3.2.2If a facilitator is appointed, the facilitator will assist the parties to the consultation process and will act in terms of the Regulations made by the Minister.
3.2.3If a CCMA facilitator has been appointed and 60 days have elapsed from the date of the employer’s notice of invitation to consult:
3.2.3.1The employer may give notice of termination to those employees selected for retrenchment on the following basis:
One week, if the employee has been employed for six months or less; or
Two weeks, if the employee has been employed for more than six months but less than twelve  months.
Four weeks, if the employee has been employed for twelve months and more.
3.2.3.2A registered trade union or the employees who have received notice of termination may, in accordance with the provisions of section 189A of the Act, may either:
Give notice of a strike in terms of the applicable provisions of the Act; or
Refer a dispute concerning whether there is a fair reason for the dismissal to the Labour Court in terms of the applicable provisions of the Act.

 

3.3        Procedure when a CCMA facilitator is not appointed

 

3.3.1The employer must engage in a meaningful joint consensus-seeking process with the appropriate consulting party, and attempt to reach consensus on:
3.3.1.1Appropriate measures to:
Avoid the retrenchment;
Minimise the number of retrenchments;
Change the timing of the retrenchment; and
Mitigate the adverse effects of the retrenchment;
3.3.1.2The method for selecting the employees to be retrenched; and

3.3.1.3        The severance pay for retrenched employees.

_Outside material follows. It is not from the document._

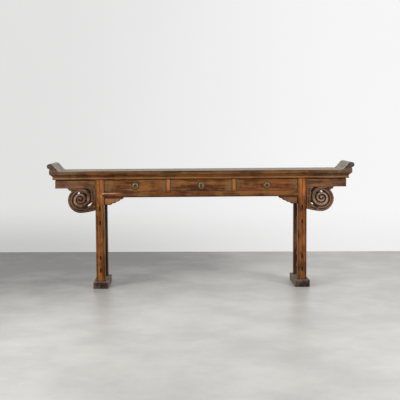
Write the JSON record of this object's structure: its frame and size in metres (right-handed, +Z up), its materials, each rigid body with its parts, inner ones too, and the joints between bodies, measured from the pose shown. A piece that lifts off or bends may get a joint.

3.3.2The employer must allow the consulting parties an opportunity to make representations about any of the above matters, and any other issues relevant to the proposed retrenchment.
3.3.3The employer must consider and respond to any representations made and, if the employer does not agree with them, it must state the reasons for disagreeing. If the consulting party’s representations are made in writing, then the employer must respond in writing.
3.3.4In any dispute in which an arbitrator is required to decide whether or not any information sought by the consulting parties is relevant, the onus is on the employer to prove that the information which it has refused to disclose is not relevant for the purposes for which it is sought.

 

3.4        Selection criteria

 

3.4.1The employer must select the employees to be dismissed according to selection criteria:
That have been agreed by the consulting parties; or
If no criteria have been agreed, criteria that are fair and objective.
3.4.2A party may not refer a dispute over the retrenchment to the bargaining council unless a period of 30 days has elapsed from the date on which the employer’s notice of invitation to consult was given.
3.4.3After a dispute has been referred to the bargaining council, and after the relevant period referred to in section 64(1)(a) of the Act has elapsed:
3.4.3.1The employer must give notice of termination to those employees selected for retrenchment on the following basis:
One week, if the employee has been employed for six months or less; or
Two weeks, if the employee has been employed for more than six months.
Two weeks, if the employee has been employed for more than six months but less than twelve  months.
Four weeks, if the employee has been employed for twelve months and more.
3.4.3.2A registered trade union or the employees who have received notice of termination may, in accordance with the provisions of section 189A of the Act, either:
Give notice of a strike; or
Refer a dispute concerning whether there is a fair reason for the dismissal to the Labour Court in terms of the applicable provisions of the Act.

 

3.5        Severance pay

 

The formula contained in clause 35 of this Agreement must be used to determine the amount of severance pay to be paid to a retrenched employee.

 

3.6        Notification to the Bargaining Council

 

3.6.1Once the affected employees have been given notice of the termination of their employment, the employer must inform the Bargaining Council’s regional office, in writing, of the number and occupational categories of the employees that have been retrenched.

 

3.7        Re-employment of retrenched employees

 

1.7.1If an employer who has previously retrenched employees engages new employees, that employer must, as far as is practicable, give preference to the re-engagement of those persons who were retrenched from the establishment and who are qualified and available to undertake the categories of work required by the employer.